On peut dire qu’il ne faudra pas sortir de chez soi pendant les 12 ou 18 prochains mois, tant qu’il n’y aura pas un vaccin pour nous protéger. C’est un jugement prudent, mais pas très réaliste (et de ce fait, pas vraiment prudent) car les peuples du monde – bien qu’ils aient été très patients jusqu’à maintenant, – n’attendront simplement pas aussi longtemps pour essayer de vivre des existences plus normales.

On peut dire, au contraire, que les faits actuels montrent que les risques pour tout le monde sont peu élevés – ce que nous ne savions pas il y a un ou deux mois. A ce moment-là, les dirigeants en Amérique et ailleurs ont dû prendre des décisions sur la façon de protéger les populations sans pouvoir attendre des données plus scientifiques – et cela reste encore très incertain.

C’est là qu’intervient la prudence ; elle ne nous donne pas de fausses certitudes. En réalité, elle tient compte du fait que de telles décisions doivent être prises au milieu de multiples contingences, qui peuvent changer et peuvent nous obliger à modifier la voie que nous avions choisie.

La prudence nous fait aussi réaliser que la plupart du temps, nous faisons des compromis, que nous devons souvent agir dans une ignorance partielle et que, de ce fait, nous devrions être un peu indulgents envers les autres qui, aussi incertains que nous, peuvent avoir fait des choix différents des nôtres.

Au lieu de prudence, cependant, comme d’habitude nous nous trouvons face à de la partialité. Ou bien le pays entier devrait rester confiné. Ou bien carrément ouvert. Le chemin prudent qui autoriserait des expériences et regarderait comment cela marche – et réagirait en fonction du résultat – a très peu de pratiquants.

Mais ce à quoi nous sommes appelés, c’est à la prudence en pensée et au courage en action, même quand nous ne faisons pas face à un virus. Ce qui veut dire que nous devons toujours nous exercer à être des gens vertueux.

Pour être clair, le courage ne devrait pas se confondre avec la notion moderne et ridicule de « croire en soi-même ». Quiconque croit en lui-même est un sot, et peut-être au sens le plus littéral des mots, un damné sot.

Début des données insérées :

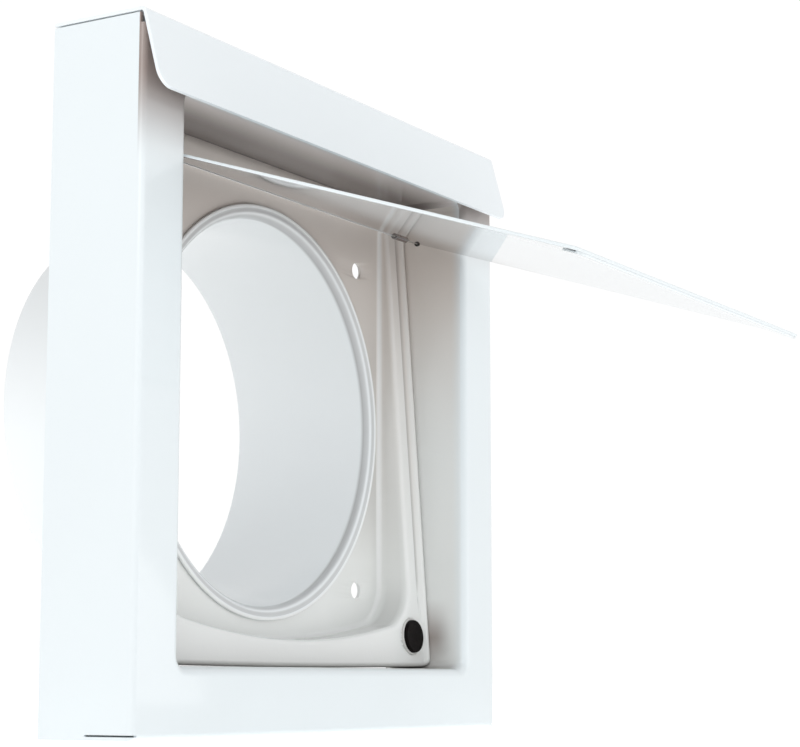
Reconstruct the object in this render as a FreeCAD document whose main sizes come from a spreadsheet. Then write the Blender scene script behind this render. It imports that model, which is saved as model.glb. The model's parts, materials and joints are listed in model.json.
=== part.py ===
"""Square wall vent hood with a round duct collar and a top-hinged gravity damper.

Frame: millimetres, +Z up. The origin is on the duct's axis, in the plane of the wall that the hood
is screwed to. -Y points out of the wall, towards the weather side, and +Y into the wall. +X is to
the right for someone who stands in front of the vent.
"""
import FreeCAD, Part
import Sketcher
import math
import os

from FreeCAD import Rotation, Vector

AXIS_X = Vector(1, 0, 0)
AXIS_Y = Vector(0, 1, 0)
AXIS_Z = Vector(0, 0, 1)

TINY = 1e-6  # lengths and volumes below this are nothing
SLACK = 0.02  # how far off an edge may lie and still be the one that is looked for
ROUND_SLACK = 0.5  # the same, for the length of a circular edge
START_RADIUS = 50  # a new outline is laid out on this circle, and its constraints then place it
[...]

Combien de gens se sont torturés jusqu’à la limite de la psychose en essayant de se contorsionner l’esprit jusqu’à se convaincre de « croire en » une créature humaine faillible et déchue.

Saint Augustin, qui avait probablement vu certains des philosophes païens prétentieux qui se croyaient droits et étaient fiers de leur propre vertu, transposa brillamment les quatre vertus cardinales (prudence, tempérance, justice et courage) – comme il l’a fait avec à peu près tout ce qu’il touchait – en la base chrétienne de l’ordre de l’amour :

Pour ces quatre vertus (on voudrait que tous en ressentent l’influence en esprit comme ils en ont les noms dans la bouche) je n’aurais pas d’hésitation à les définir : La tempérance est l’amour qui se donne entièrement à ce qu’on aime ; la fortitude (le courage) est l’amour qui est prêt à supporter tout pour le bien de l’objet aimé ; la justice est l’amour qui ne sert que l’objet aimé et de ce fait gouverne bien ; la prudence est l’amour qui distingue avec sagacité entre ce qui le gène et ce qui l’aide (De moribus ecclesiae, chap. XV).

De bonnes paroles pour les mauvais jours.